For me, life is just a series of Fermi questions.
“How big is the book publishing market in the U.S.?” my friend John asked me as we strolled through the Harvard Coop.
I remembered reading somewhere that the average American buys 5 books per year. Or maybe I made it up; either way, seems about right. Call that $100 per capita. With 300 million of us, that’s a $30 billion market.
(Actual number: $26 billion.)
“Guess how much blood a 16-week-old fetus pumps per day?” my wife quizzed me.
Well, I know an adult has 8 liters of blood. Say that it circulates once per minute. That’s 1500ish times per day. Hence, 12,000 liters per day. But a fetus is perhaps 1/10th the height, so its blood volume is 1/1000, giving us 12 liters per day. Then again, their heart-rate is twice as fast, so let’s double that to 24 liters per day.
(Actual number: 25 quarts. Basically identical.)
You might know them as “Google interview questions”; those funky estimation problems that you’d never know off the top of your head, but to which you can reason your way.
Whatever you call these exercises, I find them inordinately fun.
Since Fermi questions are so fun and useful, why aren’t they more widely taught? Why isn’t every middle school student doing one of these per week all year long?
I suspect a prosaic reason: they’re hard to grade fairly. Math education is accustomed to cut-and-dry answers. Fermi work is more like an essay, where there are many plausible answers, and reasoning trumps conclusions.
All the more reason to embrace them, I say!
Which all goes my *my* favourite topic: context. May I politely suggest that it is irrelevant to throw numbers about, such as, “People, on average, buy $100 worth of books per year.” When the cost of a single text book is over $120; when the market for resold paperbacks may be $2 books, when the content of each book is so much more important to consider – unread mandatory texts, gardening or other “how to” books, novels, poetry, graphic novels, bibles…
Ben, what addition to the body of knowledge is made by making up “averages”?
But I still like your blog 🙂
All the best of the holidays!
George
The use of averages here is to plausibly answer the question posed: “How big is the book publishing market in the US?” Of course, one might have the answer of $26 billion available and there’s no need to do a back-of-the-envelope estimate. However, when such (refined) data is unavailable, it is useful to use averages for efficiency and relatively good approximation. The procedure Ben outlines tends to work because the over and under estimates “tend” to cancel out. It’s somewhat analogous to the central limit theorem of probability. And this Fermi-question-type approximation is done quite often by companies that need to estimate costs or number of units of a product but do not have the time or resources to conduct market research.

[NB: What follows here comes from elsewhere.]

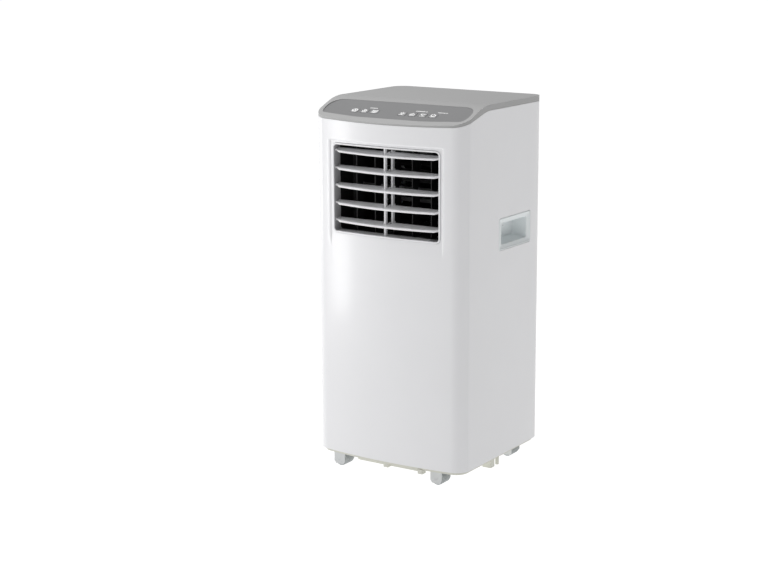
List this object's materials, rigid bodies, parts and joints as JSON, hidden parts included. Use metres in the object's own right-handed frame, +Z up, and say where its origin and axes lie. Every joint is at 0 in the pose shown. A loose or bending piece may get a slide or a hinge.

More refined data can also be irrelevant for the final estimate. For example, the cost of textbooks and paperbacks is not immediately relevant since the question is not asking about the textbook publishing market nor the paperback publishing market.
Thanks–never heard of “Fermi question” per se. Googled “What Are Fermi Questions?”. Got a nice list. Onward to fun and challenge.
Ben, you must promise us (not that it will happen any time soon at all), that when you do eventually depart this Earthly realm you will leave your brain to science, on the off-chance it can be unravelled. Thanks!
I’ve been teaching Physics, and usually do a Fermi Question project at the end of the year. They have to present their project to the class.
https://docs.google.com/document/d/11YKZDbs11XQr2AGsImz0rUoQoP5v4EjyBJbsDxFLt-4/edit?usp=sharing
The best question EVER was from this quiet girl… “If you killed every human on Earth and tied their intestines together to make a rope, how long would it be?”
This girl got up on front of the class, stone-faced, and discussed murdering everyone… and she had the BEST researched project of the year.
She took her shoelaces and measured how much length would be lost in each knot (multiplied by the number of humans = number of knots).
She had a plan for how the last person would end the rope (start seppuku, cut their intestine, pull one end out, tie it to the rope, then run backwards, stumbling to their death as they pulled the end of the rope taut).
The class was shocked as she talked about how she estimated the length of babies intestines, but not fetuses.
The quality of her research was top-notch, her estimates were well-reasoned, and I was impressed. Creeped out, but impressed.
Oh, I am SO stealing this idea.
By all means, I stole it from someone else.
I use it for “dead time” like Finals week, when its hard to start something new. Keeps kids active, interested, etc.
There are some good YouTube videos introducing the idea and basic strategy of Fermi Questions, I show one to introduce the idea, then turn them loose to make mistakes and learn from them.
Easily one of the more popular projects we do.
This is a fantastic idea! Do you mind sharing a new link to your project?
25 quarts? What’s that? 6 1/4?
Check out https://www.fermiproblems.in/ for a great collection of fermi problems / guesstimates
I’d assume that a 9.5 richter earthquake located close enough to a supervolcano (yellowstone) could trigger an eruption that blocked out the sun for a decade.
A 9.5 richter earthquake releases the same amount of energy as roughly 1.89 megatons of dynamite. So ~1.89 megatons of dynamite located in the right spot would be my estimate.